Thompson, shown left, was a gunfighter with a number of killings attributed to him, quick to anger and reach for his gun, especially when he had been drinking.  That Neff selected Thompson to operate the gaming room with its faro, monte, poker, dice and roulette tables, might have puzzled his customers, but the owner had good reason.  Thompson had reputation for running honest games, an oddity in Austin, and his prowess with a pistol kept things orderly .  As much as $30,000 month might pass over the tables — equivalent to a quarter million dollars today.  Shown here is the actual roulette wheel used by the gunslinger.
Unfortunately, Thompson could not avoid violence.  In 1881 he had gotten involved in a dispute with a saloon and hotel owner in San Antonio, shot and killed him.  Although it cost him his job as town marshal, he was tried and ultimately acquitted of murder and returned to Austin to continue to run the gambling at Neff’s Iron Front Saloon.  In 1884 he ventured back to San Antonio, was lured into an ambush, and met with a hail of bullets.  Shot in the head, Thompson died instantly.  

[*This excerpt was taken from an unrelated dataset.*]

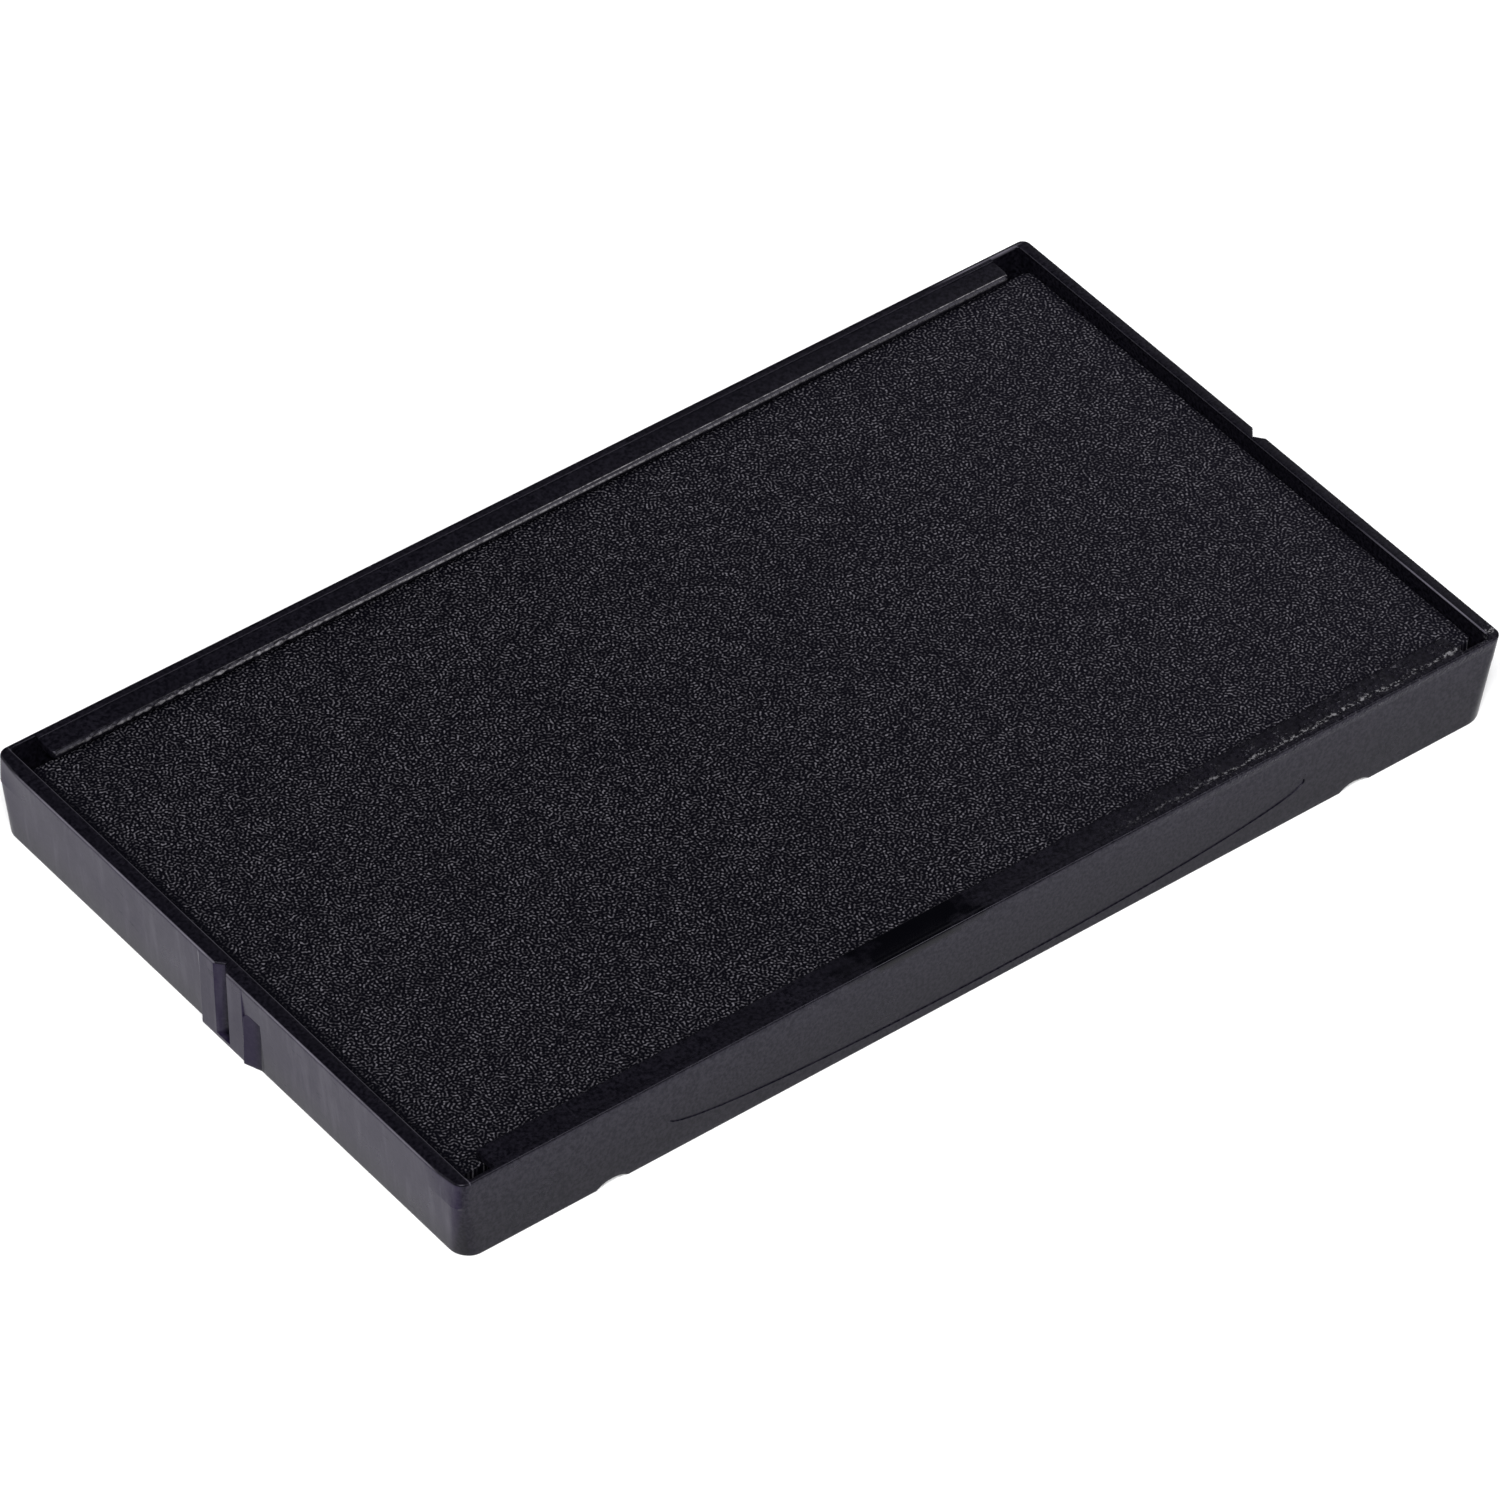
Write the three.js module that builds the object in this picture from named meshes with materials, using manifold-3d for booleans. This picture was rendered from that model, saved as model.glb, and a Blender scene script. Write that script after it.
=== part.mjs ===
// Ink pad cassette: a shallow moulded tray that holds an ink reservoir under a thin printing cover.
// It slides into the pad slot of a self-inking stamp.
// Millimetres. +X runs along the length, +Y across it and +Z up, out of the open side of the tray.
// The origin is the middle of the tray's outline, on the plane that the tray rests on.

import * as THREE from 'three';
import { mergeVertices } from 'three/addons/utils/BufferGeometryUtils.js';
import Module from 'manifold-3d';

const wasm = await Module();
wasm.setup();

// Tray outline
const LENGTH = 66;
const WIDTH = 38.6;
const HEIGHT = 5.2;
const CORNER_RADIUS = 1.2;
const END_DRAFT = 0.42; // how far each end wall leans in at its foot

// Tray walls
const LEFT_WALL = 0.94; // end wall at -X
const RIGHT_WALL = 0.7; // end wall at +X
const SIDE_WALL = 0.5;
const THIN_WALL = 0.27; // the long walls beyond the lips' ends
const THIN_WALL_X = 30.8; // where the long walls turn thinner
const CAVITY_RADIUS = 0.3;
const FLOOR = 1.0;

// Lips that hold the pad down along both long walls
const LIP_LENGTH = 61;
const LIP_REACH = 1.87; // from the outer face of the wall
const LIP_THICKNESS = 0.5;
const LIP_DROP = 0.08; // below the rim
const LIP_END_RADIUS = 0.25;

// Upright panel, wedge and pocket in the middle of each end wall
const PANEL_WIDTH = 3.6;
const PANEL_INSET = 0.14; // from the rim's outer edge
const PANEL_ROOT = 0.6; // how deep the panel is rooted in the wall
const POCKET_DEPTH = 0.45;
const POCKET_WIDTH = 1.3;
const POCKET_SLOPE_WIDTH = 1.0;
const POCKET_HEIGHT = 3.55;

// Locating groove down the middle of each end panel
const GROOVE_HALF_WIDTH = 0.55;
const GROOVE_DEPTH = 0.44;
const GROOVE_FOOT = 0.3; // ledge that closes the groove at its foot

// Shallow oval recess in each long wall
const OVAL_LENGTH = 40.2;
const OVAL_HEIGHT = 3.5;
const OVAL_CENTRE_Z = 2.33;
const OVAL_DEPTH = 0.12;

// Underside: a recess inside a rim, and arched slots through the rim
const FOOT_WIDTH = 1.4;
const FOOT_HEIGHT = 0.4;
const SLOT_X = 23.5;
const SLOT_WIDTH = 1.95;
const SLOT_HEIGHT = 0.33;

// Soft parts
const PAD_TOP = 4.35;
const COVER_THICKNESS = 0.7;
const COVER_LENGTH = 64.1;
const COVER_WIDTH = 35.8;
const RESERVOIR_LENGTH = 63.8;
const RESERVOIR_WIDTH = 35.5;
const PAD_RADIUS = 0.8;

const CORNER_SEGMENTS = 8;
const OVAL_SEGMENTS = 96;
const SLOT_SEGMENTS = 64;
const CLEAR = 1; // how far a cutter runs past the face that it cuts

const halfLength = LENGTH / 2;
const halfWidth = WIDTH / 2;
const cavityX = (LEFT_WALL - RIGHT_WALL) / 2;

// The geometry as a solid that can be joined and cut.
function solid(geometry) {
	const bare = geometry.clone();
	bare.deleteAttribute('normal');
	bare.deleteAttribute('uv');
	const merged = mergeVertices(bare, 1e-4);
	return new wasm.Manifold(new wasm.Mesh({
		numProp: 3,
		vertProperties: merged.attributes.position.array,
		triVerts: new Uint32Array(merged.index.array),
	}));
}

function geometryOf(body) {
	const mesh = body.getMesh();
	const indexed = new THREE.BufferGeometry();
	indexed.setAttribute('position', new THREE.BufferAttribute(mesh.vertProperties, mesh.numProp));
	indexed.setIndex(new THREE.BufferAttribute(mesh.triVerts, 1));
	const faceted = indexed.toNonIndexed();
	faceted.computeVertexNormals();
	return faceted;
}

function roundedRectangle(halfX, halfY, radius) {
	const shape = new THREE.Shape();
	shape.absarc(halfX - radius, halfY - radius, radius, 0, Math.PI / 2);
	shape.absarc(radius - halfX, halfY - radius, radius, Math.PI / 2, Math.PI);
	shape.absarc(radius - halfX, radius - halfY, radius, Math.PI, 1.5 * Math.PI);
	shape.absarc(halfX - radius, radius - halfY, radius, 1.5 * Math.PI, 2 * Math.PI);
	return shape;
}

// The cavity in plan, wider beyond the lips' ends, where the long walls are thinner.
function cavityOutline() {
	const far = halfLength - (LEFT_WALL + RIGHT_WALL) / 2 - CAVITY_RADIUS;
	const wide = halfWidth - THIN_WALL;
	const side = wide - CAVITY_RADIUS;
	const narrow = halfWidth - SIDE_WALL;
	const shape = new THREE.Shape();
	shape.absarc(far, side, CAVITY_RADIUS, 0, Math.PI / 2);
	shape.lineTo(THIN_WALL_X, wide);
	shape.lineTo(THIN_WALL_X, narrow);
	shape.lineTo(-THIN_WALL_X, narrow);
	shape.lineTo(-THIN_WALL_X, wide);
	shape.absarc(-far, side, CAVITY_RADIUS, Math.PI / 2, Math.PI);
	shape.absarc(-far, -side, CAVITY_RADIUS, Math.PI, 1.5 * Math.PI);
	shape.lineTo(-THIN_WALL_X, -wide);
	shape.lineTo(-THIN_WALL_X, -narrow);
	shape.lineTo(THIN_WALL_X, -narrow);
	shape.lineTo(THIN_WALL_X, -wide);
	shape.absarc(far, -side, CAVITY_RADIUS, 1.5 * Math.PI, 2 * Math.PI);
	return shape;
}

// An outline in plan, extruded from height z0 to height z1.
function upright(shape, z0, z1, curveSegments = CORNER_SEGMENTS) {
	const geometry = new THREE.ExtrudeGeometry(shape, {
		depth: z1 - z0,
		bevelEnabled: false,
		curveSegments,
	});
	return geometry.translate(0, 0, z0);
}

// An outline given in X and Z, extruded along Y from y0 to y1.
function crosswise(shape, y0, y1, curveSegments) {
	const geometry = new THREE.ExtrudeGeometry(shape, {
		depth: y1 - y0,
		bevelEnabled: false,
		curveSegments,
	});
	return geometry.rotateX(Math.PI / 2).translate(0, y1, 0);
}

// Leans the end walls in towards the foot.
function leanEnds(geometry) {
	const position = geometry.attributes.position;
	for (let i = 0; i < position.count; i += 1) {
		const x = position.getX(i);
		const drop = 1 - position.getZ(i) / HEIGHT;
		position.setX(i, x - Math.sign(x) * END_DRAFT * drop);
	}
	return geometry;
}

// A plan outline at the -X end: each point is [depth in from the rim's outer edge, y].
function endOutline(points) {
	return new THREE.Shape(points.map(([depth, y]) => new THREE.Vector2(depth - halfLength, y)));
}

// A feature of the -X end panel, from height z0 to height z1, and the same turned half round to the +X end.
function bothEnds(shape, z0, z1) {
	const left = upright(shape, z0, z1);
	const right = left.clone().rotateZ(Math.PI);
	return solid(left).add(solid(right));
}

function makeShell() {
	const outline = roundedRectangle(halfLength, halfWidth, CORNER_RADIUS);
	const outside = leanEnds(upright(outline, 0, HEIGHT));
	const cavity = upright(cavityOutline(), FLOOR, HEIGHT + CLEAR).translate(cavityX, 0, 0);
	return solid(outside).subtract(solid(cavity));
}

function makeLips() {
	const top = HEIGHT - LIP_DROP;
	const root = SIDE_WALL / 2;
	const width = LIP_REACH - root;
	const shape = roundedRectangle(LIP_LENGTH / 2, width / 2, LIP_END_RADIUS);
	const front = upright(shape, top - LIP_THICKNESS, top).translate(0, root + width / 2 - halfWidth, 0);
	const back = front.clone().rotateZ(Math.PI);
	return solid(front).add(solid(back));
}

function makePanels() {
	const half = PANEL_WIDTH / 2;
	const panel = endOutline([
		[PANEL_INSET, half],
		[PANEL_INSET, -half],
		[PANEL_ROOT, -half],
		[PANEL_ROOT, half],
	]);
	const wedge = endOutline([
		[PANEL_INSET, half],
		[PANEL_INSET, -half],
		[POCKET_DEPTH, -half - POCKET_SLOPE_WIDTH],
		[PANEL_ROOT, -half - POCKET_SLOPE_WIDTH],
		[PANEL_ROOT, half],
	]);
	return bothEnds(panel, 0, HEIGHT).add(bothEnds(wedge, 0, POCKET_HEIGHT));
}

// What is cut away in front of the panels and beside them.
function makePanelCutters() {
	const half = PANEL_WIDTH / 2;
	const face = endOutline([
		[-CLEAR, half],
		[-CLEAR, -half],
		[PANEL_INSET, -half],
		[PANEL_INSET, half],
	]);
	const pocket = endOutline([
		[-CLEAR, -half],
		[-CLEAR, -half - POCKET_WIDTH],
		[POCKET_DEPTH, -half - POCKET_WIDTH],
		[POCKET_DEPTH, -half - POCKET_SLOPE_WIDTH],
		[PANEL_INSET, -half],
	]);
	return bothEnds(face, -CLEAR, HEIGHT + CLEAR).add(bothEnds(pocket, -CLEAR, POCKET_HEIGHT));
}

function makeGrooves() {
	const slope = GROOVE_HALF_WIDTH / GROOVE_DEPTH;
	const mouth = (GROOVE_DEPTH + CLEAR) * slope;
	const groove = endOutline([
		[GROOVE_DEPTH, 0],
		[-CLEAR, mouth],
		[-CLEAR, -mouth],
	]);
	return bothEnds(groove, GROOVE_FOOT, HEIGHT + CLEAR);
}

function makeOvals() {
	const shape = new THREE.Shape();
	shape.absellipse(0, OVAL_CENTRE_Z, OVAL_LENGTH / 2, OVAL_HEIGHT / 2, 0, 2 * Math.PI);
	const front = crosswise(shape, -halfWidth - CLEAR, -halfWidth + OVAL_DEPTH, OVAL_SEGMENTS);
	const back = front.clone().rotateZ(Math.PI);
	return solid(front).add(solid(back));
}

function makeUndersideCutters() {
	const inset = END_DRAFT + FOOT_WIDTH;
	const recess = roundedRectangle(halfLength - inset, halfWidth - FOOT_WIDTH, CAVITY_RADIUS);
	let cutters = solid(upright(recess, -CLEAR, FOOT_HEIGHT));
	const radius = (SLOT_WIDTH ** 2 / 4 + SLOT_HEIGHT ** 2) / (2 * SLOT_HEIGHT);
	for (const x of [-SLOT_X, SLOT_X]) {
		const slot = new THREE.CylinderGeometry(radius, radius, WIDTH + 2 * CLEAR, SLOT_SEGMENTS);
		cutters = cutters.add(solid(slot.translate(x, 0, SLOT_HEIGHT - radius)));
	}
	return cutters;
}

function makeTray() {
	let body = makeShell().add(makeLips()).add(makePanels());
	for (const cutter of [makePanelCutters(), makeGrooves(), makeOvals(), makeUndersideCutters()]) {
		body = body.subtract(cutter);
	}
	return geometryOf(body);
}

function makeSlab(length, width, thickness) {
	return upright(roundedRectangle(length / 2, width / 2, PAD_RADIUS), 0, thickness);
}

function finish(color, roughness) {
	return new THREE.MeshStandardMaterial({ color, roughness, metalness: 0 });
}

const trayMaterial = finish(0x1d1c21, 0.42);
const coverMaterial = finish(0x141318, 0.85);
const reservoirMaterial = finish(0x101014, 0.95);

const inkPad = new THREE.Group();

function place(name, geometry, material, x, z) {
	const mesh = new THREE.Mesh(geometry, material);
	mesh.name = name;
	mesh.position.set(x, 0, z);
	inkPad.add(mesh);
}

const coverFoot = PAD_TOP - COVER_THICKNESS;
const reservoir = makeSlab(RESERVOIR_LENGTH, RESERVOIR_WIDTH, coverFoot - FLOOR);
const cover = makeSlab(COVER_LENGTH, COVER_WIDTH, COVER_THICKNESS);
place('tray', makeTray(), trayMaterial, 0, 0);
place('ink_reservoir', reservoir, reservoirMaterial, cavityX, FLOOR);
place('pad_cover', cover, coverMaterial, cavityX, coverFoot);

export default inkPad;
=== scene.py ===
"""Ink pad cassette of a self-inking stamp: a moulded tray, a felt reservoir and an inked cover cloth.

Shapes are worked out in millimetres in the CAD frame and turned into metres when a mesh is made.
+X runs along the tray, +Y across it and +Z up, out of the open, inked side.
"""
import math

import bmesh
import bpy
import numpy as np
from mathutils import Matrix, Vector, noise


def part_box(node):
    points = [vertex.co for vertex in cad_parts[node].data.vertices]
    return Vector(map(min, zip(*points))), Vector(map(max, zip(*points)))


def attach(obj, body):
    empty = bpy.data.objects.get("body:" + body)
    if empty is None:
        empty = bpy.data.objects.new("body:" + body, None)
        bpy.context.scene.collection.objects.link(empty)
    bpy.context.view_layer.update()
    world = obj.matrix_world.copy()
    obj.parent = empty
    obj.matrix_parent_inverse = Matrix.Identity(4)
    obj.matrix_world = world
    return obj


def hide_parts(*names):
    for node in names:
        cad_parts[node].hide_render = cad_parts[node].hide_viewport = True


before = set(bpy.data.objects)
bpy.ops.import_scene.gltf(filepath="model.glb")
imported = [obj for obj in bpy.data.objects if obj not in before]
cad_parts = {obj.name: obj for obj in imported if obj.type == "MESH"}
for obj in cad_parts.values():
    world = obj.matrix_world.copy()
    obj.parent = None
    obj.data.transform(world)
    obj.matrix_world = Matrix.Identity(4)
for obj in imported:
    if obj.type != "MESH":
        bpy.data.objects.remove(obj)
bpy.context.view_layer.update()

MM = 0.001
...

The life of Ben Thompson has earned him considerable attention in subsequent years, including a long Wikipedia entry and many Internet photos.  Meanwhile, John Neff, the genial saloonkeeper, ironically has gone largely forgotten.  The bad men of the West unfortunately get far more publicity than the good guys.

Known as among the wildest of Western towns, Dodge City, Kansas, shown here, had a reputation for frequent murders and casual justice.  A Kansas newspaper in the 1870s declared:  “…We have only room for one Dodge City; Dodge, a synonym for all that is wild, reckless and violent; Hell on the Plains.  This milieu failed  to deter Henry Sturm, a German immigrant saloonkeeper and liquor dealer, who faced off in Dodge against formidable odds — a gun-toting gang led by Bat Masterson, shown below.

Sturm had arrived in Dodge City about 1876 to establish a wholesale and retail liquor store.  He prospered and a year after arriving bought the Occident Saloon.  It is shown above as reconstructed as part of an “Old Dodge” exhibit.  Sturm soon was heavily engaged with other business owners in efforts to tame Dodge City’s image as a lawless frontier town, involving him deeply in what became known as “The Saloon War of 1883.”

The conflict began when authorities banished from town Luke Short, the owner of the Long Branch Saloon.  Quick with a gun himself, Short was backed by gunslingers like Bat Masterson, described at the time as “one of the most dangerous men in the West.”  Repairing to Topeka, Kansas, Short and Masterson assembled a group of armed men with the purpose of returning to Dodge and reeking revenge. When the pair threaten to bring their rowdies to town, the local sheriff enlisted local guns.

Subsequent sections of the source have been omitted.